In an effort to drum up support for school spending in Kansas, advocates seize on a partial picture of school spending to make their case.
An example: A recent Lawrence Journal-World editorial contained “In the last four years, per-pupil state funding for public schools has declined by about 14 percent, from $4,400 per student to $3,780.”
Writing in the Wichita Eagle, Rhonda Holman complained of “several years of cuts totaling $653 per pupil.” (Reason to be wary, December 16 Wichita Eagle)
In a bond issue update video presentation for USD 259, the Wichita public school district, spokesperson Susan Arensman spoke of “severe loss of funding from the state.” Displayed on the screen at this time was a chart titled “State per-pupil funding.”
These presentations of data are designed to convince Kansans that school funding has been cut, and cut severely. The actual facts, however, are quite different.
For example, following is a chart showing spending by USD 259, the Wichita school district. Can you spot cuts or declines in spending? There is one instance on this chart where spending, on a per-pupil basis, was less than the year before. That’s an example of a cut — and the only one, considering the last ten years illustrated in this chart.
So how do newspapers and school districts make a claim of cuts?
They do so by looking at only one part of spending on schools by the State of Kansas: base state aid per pupil. That number has fallen, as shown in the chart in the video.
But base state aid per pupil is only part of the spending story. It’s the starting point for the Kansas school finance formula. After weightings are applied, most school districts receive much more funding than the base figure. The Wichita school district, for example, received $6,511 per pupil from the state at a time when base state aid was $4,012.
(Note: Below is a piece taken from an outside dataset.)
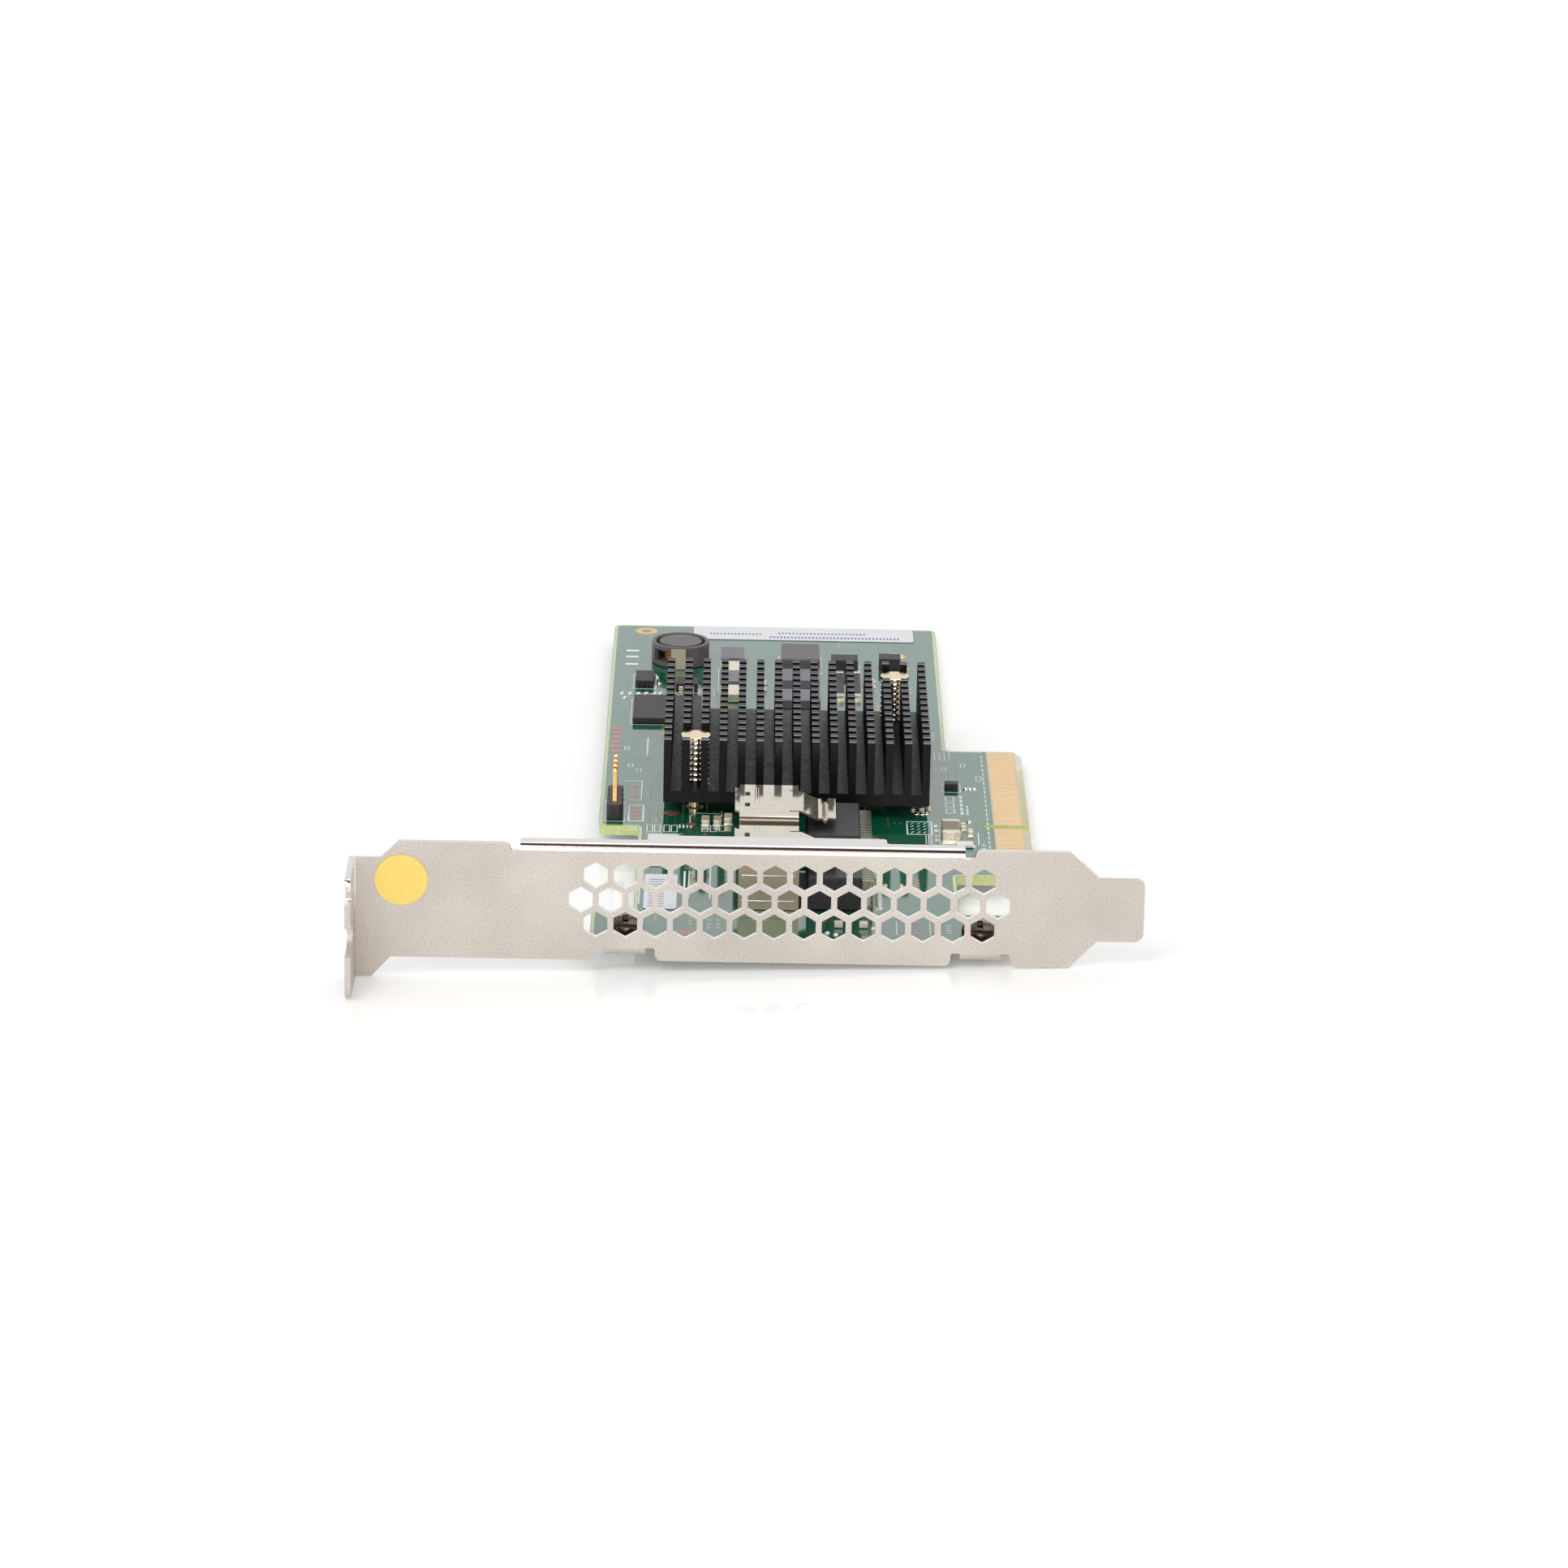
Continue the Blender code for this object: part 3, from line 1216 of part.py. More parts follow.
def make_labels():
    z = BOARD_TOP + GLUE + LABEL_THICKNESS / 2
    for name, ((width, depth), (x, y)) in LABELS.items():
        corners = rounded([
            (-width / 2, -depth / 2, LABEL_ROUND),
            (width / 2, -depth / 2, LABEL_ROUND),
            (width / 2, depth / 2, LABEL_ROUND),
            (-width / 2, depth / 2, LABEL_ROUND),
        ], step=LABEL_CORNER_STEP)
        slab(name, [corners], LABEL_THICKNESS, (x, y, z), white_paper)
    at = (STICKER_X, -GLUE - LABEL_THICKNESS / 2, STICKER_Z)
    disc = ring(0, 0, STICKER_DIAMETER, STICKER_FLATS)
    sticker = slab("round_sticker", [disc], LABEL_THICKNESS, at, yellow_paper)
    sticker.rotation_euler = (math.pi / 2, 0, 0)


make_blocks()
make_labels()
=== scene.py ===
# Host bus adapter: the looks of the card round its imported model.
# Lengths are in millimetres in the card's own coordinates: x runs along the bracket from the mounting
# tab's outer face, y runs back along the board from the bracket's front, z rises from the bracket's
# lower edge. Points are turned into the frame's metres when a mesh is made.
import math
from functools import partial

import bpy
import numpy as np
from mathutils import Matrix, Vector


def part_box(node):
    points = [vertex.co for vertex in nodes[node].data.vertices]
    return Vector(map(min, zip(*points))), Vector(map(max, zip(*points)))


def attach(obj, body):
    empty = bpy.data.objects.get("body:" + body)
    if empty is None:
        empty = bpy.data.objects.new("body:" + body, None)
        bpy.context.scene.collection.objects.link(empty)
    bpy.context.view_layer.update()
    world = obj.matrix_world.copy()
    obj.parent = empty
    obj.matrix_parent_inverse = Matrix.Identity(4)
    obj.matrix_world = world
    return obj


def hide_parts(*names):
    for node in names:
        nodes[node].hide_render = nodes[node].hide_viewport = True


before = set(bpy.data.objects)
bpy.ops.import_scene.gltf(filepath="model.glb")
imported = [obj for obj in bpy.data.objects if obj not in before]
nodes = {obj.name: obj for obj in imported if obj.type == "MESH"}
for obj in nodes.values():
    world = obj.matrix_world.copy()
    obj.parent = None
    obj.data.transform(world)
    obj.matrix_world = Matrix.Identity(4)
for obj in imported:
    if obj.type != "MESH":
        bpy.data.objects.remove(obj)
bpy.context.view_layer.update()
millimetre = 0.001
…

While Kansas school spending has declined, it has not declined as much as has base state aid. At the same time, federal funding for schools increased to make up almost all the difference. As the following chart illustrates, total spending on Kansas schools has declined slightly for the past two years. For the school year starting in 2009, total spending was down 2.61 percent. For the year starting in 2010, spending declined 0.38 percent.
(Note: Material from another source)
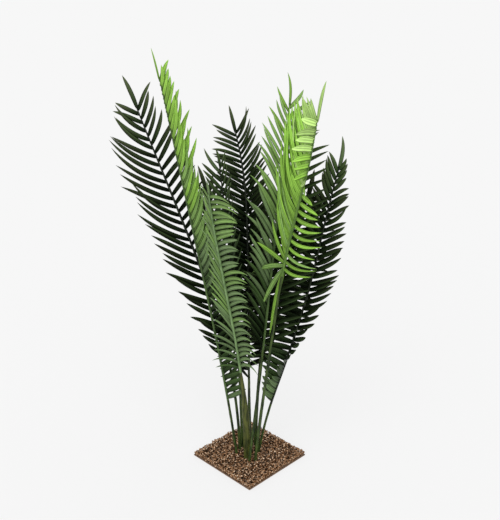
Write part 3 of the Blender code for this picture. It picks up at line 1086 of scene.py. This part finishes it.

These declines are much less pronounced than the drop in base state aid.
Which figures should we use to represent the history of spending in Kansas schools: (a) Total spending, or (b) a small slice of spending that happens to support the case of those who believe that it is impossible to spend too much on schools?
The answer, if we are to be honest, is (a) total spending. Those who use base state aid as the only measure of spending on public schools in Kansas need to be held accountable for their misrepresentation.